* start Records shown *

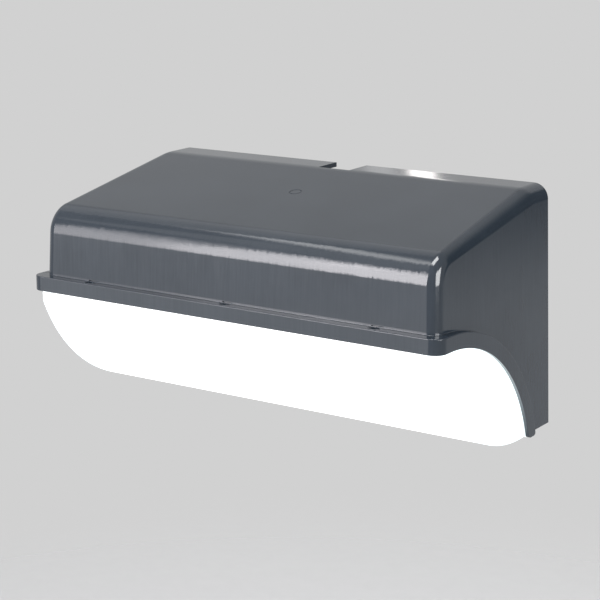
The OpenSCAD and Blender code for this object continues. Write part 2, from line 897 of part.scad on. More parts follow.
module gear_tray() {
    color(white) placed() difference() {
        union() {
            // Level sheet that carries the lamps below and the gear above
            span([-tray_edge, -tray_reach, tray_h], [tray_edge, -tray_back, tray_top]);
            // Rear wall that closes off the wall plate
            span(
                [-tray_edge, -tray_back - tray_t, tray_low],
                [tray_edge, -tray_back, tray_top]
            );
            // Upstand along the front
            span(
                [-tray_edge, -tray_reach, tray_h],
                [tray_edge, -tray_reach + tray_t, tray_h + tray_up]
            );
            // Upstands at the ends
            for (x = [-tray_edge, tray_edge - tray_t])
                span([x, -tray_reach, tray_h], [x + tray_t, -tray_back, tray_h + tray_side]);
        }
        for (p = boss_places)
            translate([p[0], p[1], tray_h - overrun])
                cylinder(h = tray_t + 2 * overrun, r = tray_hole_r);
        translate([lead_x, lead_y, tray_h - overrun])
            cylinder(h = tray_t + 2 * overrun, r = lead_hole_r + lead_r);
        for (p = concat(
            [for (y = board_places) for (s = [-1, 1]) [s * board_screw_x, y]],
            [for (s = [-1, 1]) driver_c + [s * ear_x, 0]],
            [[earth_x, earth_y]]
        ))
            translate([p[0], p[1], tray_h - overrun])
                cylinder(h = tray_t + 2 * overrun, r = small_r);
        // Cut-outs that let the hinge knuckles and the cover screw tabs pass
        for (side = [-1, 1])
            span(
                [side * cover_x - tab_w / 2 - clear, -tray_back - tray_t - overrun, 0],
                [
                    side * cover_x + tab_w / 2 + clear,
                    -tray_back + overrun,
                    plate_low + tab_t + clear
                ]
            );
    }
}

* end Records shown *
* start Records shown *

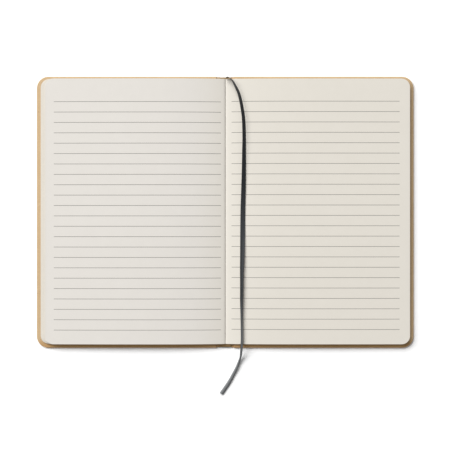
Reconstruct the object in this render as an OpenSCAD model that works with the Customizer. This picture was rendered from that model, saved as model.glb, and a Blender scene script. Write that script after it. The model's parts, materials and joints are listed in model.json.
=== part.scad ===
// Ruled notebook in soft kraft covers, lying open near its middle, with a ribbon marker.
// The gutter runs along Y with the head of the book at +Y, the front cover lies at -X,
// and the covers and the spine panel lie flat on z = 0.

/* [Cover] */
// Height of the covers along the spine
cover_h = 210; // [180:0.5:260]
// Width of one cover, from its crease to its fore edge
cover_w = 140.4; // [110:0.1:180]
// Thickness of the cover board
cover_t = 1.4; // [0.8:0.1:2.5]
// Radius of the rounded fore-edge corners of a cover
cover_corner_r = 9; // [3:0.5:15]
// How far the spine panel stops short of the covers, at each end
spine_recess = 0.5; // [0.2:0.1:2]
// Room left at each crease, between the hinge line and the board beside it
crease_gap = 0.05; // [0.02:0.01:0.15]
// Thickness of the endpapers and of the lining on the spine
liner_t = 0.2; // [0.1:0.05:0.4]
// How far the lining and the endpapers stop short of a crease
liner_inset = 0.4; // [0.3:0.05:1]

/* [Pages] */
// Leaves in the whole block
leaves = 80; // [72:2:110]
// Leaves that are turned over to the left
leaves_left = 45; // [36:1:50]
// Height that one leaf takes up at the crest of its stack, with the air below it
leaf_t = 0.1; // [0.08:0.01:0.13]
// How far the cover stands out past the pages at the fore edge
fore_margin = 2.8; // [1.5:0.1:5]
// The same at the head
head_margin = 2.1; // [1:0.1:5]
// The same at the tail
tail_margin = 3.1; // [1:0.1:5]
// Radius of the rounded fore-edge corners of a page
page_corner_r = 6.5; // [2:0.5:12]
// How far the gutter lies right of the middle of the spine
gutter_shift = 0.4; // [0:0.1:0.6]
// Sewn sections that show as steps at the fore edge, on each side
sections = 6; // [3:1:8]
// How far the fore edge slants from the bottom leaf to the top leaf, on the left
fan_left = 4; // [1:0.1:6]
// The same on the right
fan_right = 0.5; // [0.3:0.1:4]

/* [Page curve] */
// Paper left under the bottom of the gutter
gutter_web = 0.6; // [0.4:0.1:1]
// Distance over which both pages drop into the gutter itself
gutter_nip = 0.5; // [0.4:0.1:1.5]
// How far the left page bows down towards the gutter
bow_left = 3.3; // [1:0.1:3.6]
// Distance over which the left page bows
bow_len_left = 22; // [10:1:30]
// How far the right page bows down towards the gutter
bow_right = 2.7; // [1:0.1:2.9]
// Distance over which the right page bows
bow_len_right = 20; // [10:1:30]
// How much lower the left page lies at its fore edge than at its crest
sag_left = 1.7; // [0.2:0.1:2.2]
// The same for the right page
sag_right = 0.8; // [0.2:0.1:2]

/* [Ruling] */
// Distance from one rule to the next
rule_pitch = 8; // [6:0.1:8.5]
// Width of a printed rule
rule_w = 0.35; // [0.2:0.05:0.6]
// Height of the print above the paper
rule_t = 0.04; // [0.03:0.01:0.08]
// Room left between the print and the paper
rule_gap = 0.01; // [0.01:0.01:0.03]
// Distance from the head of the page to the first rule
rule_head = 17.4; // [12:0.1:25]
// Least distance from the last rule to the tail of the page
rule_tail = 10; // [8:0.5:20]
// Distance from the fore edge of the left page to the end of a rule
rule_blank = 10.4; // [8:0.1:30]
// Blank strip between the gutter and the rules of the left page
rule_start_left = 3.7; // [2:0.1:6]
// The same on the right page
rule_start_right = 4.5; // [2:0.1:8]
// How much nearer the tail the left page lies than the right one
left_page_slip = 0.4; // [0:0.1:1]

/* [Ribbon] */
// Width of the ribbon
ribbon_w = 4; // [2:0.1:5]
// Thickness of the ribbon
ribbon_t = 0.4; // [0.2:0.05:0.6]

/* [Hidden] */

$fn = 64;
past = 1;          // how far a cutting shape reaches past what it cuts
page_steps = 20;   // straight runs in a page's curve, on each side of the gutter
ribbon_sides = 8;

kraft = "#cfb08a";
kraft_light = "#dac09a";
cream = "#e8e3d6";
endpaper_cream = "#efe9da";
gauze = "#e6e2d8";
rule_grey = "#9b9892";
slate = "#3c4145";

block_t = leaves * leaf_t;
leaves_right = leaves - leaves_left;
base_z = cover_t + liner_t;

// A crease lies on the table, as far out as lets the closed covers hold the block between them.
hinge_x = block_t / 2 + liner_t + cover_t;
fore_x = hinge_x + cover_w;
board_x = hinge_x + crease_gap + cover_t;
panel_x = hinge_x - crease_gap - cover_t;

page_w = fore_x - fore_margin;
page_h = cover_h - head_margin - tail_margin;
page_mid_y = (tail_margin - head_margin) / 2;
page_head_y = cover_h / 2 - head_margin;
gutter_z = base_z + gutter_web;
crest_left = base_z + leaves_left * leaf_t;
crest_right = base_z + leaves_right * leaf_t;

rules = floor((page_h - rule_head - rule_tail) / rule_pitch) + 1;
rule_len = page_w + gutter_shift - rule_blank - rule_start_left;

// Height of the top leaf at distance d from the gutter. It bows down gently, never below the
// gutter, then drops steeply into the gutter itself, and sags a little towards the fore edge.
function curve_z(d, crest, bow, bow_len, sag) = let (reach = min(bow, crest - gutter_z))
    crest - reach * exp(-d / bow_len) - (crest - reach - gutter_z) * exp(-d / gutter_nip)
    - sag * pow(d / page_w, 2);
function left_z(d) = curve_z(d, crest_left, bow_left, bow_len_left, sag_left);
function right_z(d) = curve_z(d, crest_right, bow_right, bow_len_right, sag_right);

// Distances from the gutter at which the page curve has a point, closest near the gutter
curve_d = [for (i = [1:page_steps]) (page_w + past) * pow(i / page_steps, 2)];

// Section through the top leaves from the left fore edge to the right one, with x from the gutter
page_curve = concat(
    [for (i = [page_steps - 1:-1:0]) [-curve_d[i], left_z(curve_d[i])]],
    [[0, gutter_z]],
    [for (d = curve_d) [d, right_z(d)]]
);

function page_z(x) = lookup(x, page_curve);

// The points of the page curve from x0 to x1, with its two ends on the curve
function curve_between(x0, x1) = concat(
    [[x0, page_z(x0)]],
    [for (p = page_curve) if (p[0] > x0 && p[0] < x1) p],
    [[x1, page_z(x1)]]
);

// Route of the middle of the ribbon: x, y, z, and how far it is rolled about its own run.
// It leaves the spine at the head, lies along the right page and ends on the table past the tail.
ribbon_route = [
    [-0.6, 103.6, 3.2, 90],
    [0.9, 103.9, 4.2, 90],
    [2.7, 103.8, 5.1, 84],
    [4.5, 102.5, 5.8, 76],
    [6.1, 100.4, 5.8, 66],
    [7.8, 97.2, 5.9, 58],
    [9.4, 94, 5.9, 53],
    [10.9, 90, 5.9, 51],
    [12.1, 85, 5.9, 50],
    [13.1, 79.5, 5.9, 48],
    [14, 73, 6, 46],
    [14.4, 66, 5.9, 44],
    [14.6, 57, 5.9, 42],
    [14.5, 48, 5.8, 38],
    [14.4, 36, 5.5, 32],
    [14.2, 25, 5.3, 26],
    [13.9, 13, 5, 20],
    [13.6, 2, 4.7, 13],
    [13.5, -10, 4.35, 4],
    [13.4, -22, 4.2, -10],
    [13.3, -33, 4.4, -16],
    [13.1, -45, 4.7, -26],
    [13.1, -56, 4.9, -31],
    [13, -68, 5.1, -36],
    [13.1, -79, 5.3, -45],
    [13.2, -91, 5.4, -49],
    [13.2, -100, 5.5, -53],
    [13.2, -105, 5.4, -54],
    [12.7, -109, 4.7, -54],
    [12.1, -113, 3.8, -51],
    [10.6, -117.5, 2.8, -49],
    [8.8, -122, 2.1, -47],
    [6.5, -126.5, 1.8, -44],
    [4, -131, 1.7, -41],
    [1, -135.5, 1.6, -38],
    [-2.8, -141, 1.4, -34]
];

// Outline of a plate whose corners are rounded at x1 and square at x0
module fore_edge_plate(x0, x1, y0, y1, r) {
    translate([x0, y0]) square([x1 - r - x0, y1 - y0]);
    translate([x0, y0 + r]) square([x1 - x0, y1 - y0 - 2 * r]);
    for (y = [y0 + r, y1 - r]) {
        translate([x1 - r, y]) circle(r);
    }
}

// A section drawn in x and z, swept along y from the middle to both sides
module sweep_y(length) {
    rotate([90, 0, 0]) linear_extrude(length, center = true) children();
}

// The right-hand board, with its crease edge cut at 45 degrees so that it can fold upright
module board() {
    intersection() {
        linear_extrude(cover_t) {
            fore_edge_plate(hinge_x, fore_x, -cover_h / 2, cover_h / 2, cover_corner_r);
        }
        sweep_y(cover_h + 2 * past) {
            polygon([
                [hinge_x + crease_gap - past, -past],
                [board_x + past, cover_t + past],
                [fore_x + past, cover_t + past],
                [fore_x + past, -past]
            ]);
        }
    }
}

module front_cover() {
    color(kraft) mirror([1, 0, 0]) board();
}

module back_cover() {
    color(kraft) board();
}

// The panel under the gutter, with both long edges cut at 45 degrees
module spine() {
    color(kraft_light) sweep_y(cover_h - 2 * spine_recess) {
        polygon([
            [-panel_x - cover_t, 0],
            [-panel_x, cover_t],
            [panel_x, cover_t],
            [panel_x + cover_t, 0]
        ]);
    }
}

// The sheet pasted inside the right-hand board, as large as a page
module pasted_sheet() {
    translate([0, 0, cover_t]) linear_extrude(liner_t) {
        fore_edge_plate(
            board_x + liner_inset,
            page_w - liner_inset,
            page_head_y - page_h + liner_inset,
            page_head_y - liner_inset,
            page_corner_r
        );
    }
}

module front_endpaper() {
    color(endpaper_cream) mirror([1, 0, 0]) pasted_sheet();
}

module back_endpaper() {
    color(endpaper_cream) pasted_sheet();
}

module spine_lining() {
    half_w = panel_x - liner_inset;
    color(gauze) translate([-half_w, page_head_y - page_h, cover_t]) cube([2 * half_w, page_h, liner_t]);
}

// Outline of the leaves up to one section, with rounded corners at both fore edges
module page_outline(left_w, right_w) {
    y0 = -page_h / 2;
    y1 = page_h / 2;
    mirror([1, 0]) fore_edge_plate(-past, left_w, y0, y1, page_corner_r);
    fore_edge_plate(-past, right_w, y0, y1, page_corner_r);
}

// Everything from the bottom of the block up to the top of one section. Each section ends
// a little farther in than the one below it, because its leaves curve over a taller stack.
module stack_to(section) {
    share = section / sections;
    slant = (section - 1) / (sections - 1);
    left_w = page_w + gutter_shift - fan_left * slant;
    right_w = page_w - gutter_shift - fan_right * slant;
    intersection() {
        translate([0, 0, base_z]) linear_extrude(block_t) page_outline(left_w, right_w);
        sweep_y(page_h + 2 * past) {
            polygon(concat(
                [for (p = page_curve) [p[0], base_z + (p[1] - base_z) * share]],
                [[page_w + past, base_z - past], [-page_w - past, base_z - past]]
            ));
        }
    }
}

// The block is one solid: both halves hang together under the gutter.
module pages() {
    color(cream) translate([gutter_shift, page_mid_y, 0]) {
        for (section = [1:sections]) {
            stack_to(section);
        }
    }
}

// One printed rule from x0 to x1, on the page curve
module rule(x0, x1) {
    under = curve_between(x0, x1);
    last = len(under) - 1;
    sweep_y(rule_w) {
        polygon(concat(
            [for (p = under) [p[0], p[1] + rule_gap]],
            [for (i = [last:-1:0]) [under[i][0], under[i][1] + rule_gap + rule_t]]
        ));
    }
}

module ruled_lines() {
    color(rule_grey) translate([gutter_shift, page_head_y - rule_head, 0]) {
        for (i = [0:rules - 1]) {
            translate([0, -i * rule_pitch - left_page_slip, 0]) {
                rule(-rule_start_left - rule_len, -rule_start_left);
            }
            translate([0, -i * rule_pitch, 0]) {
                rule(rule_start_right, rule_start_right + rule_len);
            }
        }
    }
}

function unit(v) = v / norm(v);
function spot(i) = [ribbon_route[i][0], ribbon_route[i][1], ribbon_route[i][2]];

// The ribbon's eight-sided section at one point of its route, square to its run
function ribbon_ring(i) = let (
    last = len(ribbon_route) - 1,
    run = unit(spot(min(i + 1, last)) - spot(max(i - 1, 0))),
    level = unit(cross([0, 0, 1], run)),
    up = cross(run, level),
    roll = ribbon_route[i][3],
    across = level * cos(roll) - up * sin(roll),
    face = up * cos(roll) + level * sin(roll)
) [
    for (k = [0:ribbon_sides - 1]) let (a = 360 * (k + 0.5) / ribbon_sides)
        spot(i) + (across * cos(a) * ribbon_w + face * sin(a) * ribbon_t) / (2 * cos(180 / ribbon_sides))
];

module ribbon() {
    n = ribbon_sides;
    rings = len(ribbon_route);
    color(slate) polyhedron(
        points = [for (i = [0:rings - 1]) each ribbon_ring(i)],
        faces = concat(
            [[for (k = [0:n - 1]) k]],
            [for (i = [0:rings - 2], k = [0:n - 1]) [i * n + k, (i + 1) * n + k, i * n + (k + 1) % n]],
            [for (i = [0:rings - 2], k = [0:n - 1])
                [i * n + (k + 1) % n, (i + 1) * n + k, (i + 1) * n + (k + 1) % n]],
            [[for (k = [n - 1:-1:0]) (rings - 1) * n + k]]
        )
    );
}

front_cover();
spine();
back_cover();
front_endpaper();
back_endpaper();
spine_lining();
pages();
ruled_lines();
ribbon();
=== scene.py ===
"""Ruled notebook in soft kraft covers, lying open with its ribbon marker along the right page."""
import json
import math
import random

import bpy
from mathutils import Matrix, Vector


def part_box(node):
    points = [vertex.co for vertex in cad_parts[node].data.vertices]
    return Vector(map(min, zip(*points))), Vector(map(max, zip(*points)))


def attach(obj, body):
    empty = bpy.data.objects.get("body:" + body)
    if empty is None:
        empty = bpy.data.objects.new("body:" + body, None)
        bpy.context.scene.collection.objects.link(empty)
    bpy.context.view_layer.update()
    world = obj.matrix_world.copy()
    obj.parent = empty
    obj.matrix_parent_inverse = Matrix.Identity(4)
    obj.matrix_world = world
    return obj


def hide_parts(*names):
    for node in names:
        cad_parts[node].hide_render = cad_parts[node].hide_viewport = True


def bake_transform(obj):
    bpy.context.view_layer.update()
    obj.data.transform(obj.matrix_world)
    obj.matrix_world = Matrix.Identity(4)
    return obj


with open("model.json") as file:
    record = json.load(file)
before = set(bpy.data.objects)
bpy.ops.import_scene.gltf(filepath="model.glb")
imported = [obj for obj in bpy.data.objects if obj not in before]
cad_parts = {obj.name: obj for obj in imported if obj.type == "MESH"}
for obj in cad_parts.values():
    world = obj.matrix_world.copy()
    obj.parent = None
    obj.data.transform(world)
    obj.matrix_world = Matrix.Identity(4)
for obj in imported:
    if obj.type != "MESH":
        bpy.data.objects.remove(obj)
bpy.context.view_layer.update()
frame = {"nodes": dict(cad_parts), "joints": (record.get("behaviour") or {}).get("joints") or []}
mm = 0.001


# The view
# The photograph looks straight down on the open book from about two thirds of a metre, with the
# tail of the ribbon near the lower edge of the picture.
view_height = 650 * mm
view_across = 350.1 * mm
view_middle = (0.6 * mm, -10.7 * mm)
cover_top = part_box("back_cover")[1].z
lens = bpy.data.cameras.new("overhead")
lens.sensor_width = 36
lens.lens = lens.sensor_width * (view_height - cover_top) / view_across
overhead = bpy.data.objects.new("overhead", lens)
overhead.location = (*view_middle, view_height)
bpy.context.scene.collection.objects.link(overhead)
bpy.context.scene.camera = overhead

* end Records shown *
* start Records shown *

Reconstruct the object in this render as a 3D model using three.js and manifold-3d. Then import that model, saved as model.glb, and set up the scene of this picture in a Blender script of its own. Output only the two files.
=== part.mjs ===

* end Records shown *

> [What you should do]: Look back at the entries above. Retype the line with "front_cover();", the line with "obj.parent = empty", and all lines in between.

> [Correct result]:
front_cover();
spine();
back_cover();
front_endpaper();
back_endpaper();
spine_lining();
pages();
ruled_lines();
ribbon();
=== scene.py ===
"""Ruled notebook in soft kraft covers, lying open with its ribbon marker along the right page."""
import json
import math
import random

import bpy
from mathutils import Matrix, Vector


def part_box(node):
    points = [vertex.co for vertex in cad_parts[node].data.vertices]
    return Vector(map(min, zip(*points))), Vector(map(max, zip(*points)))


def attach(obj, body):
    empty = bpy.data.objects.get("body:" + body)
    if empty is None:
        empty = bpy.data.objects.new("body:" + body, None)
        bpy.context.scene.collection.objects.link(empty)
    bpy.context.view_layer.update()
    world = obj.matrix_world.copy()
    obj.parent = empty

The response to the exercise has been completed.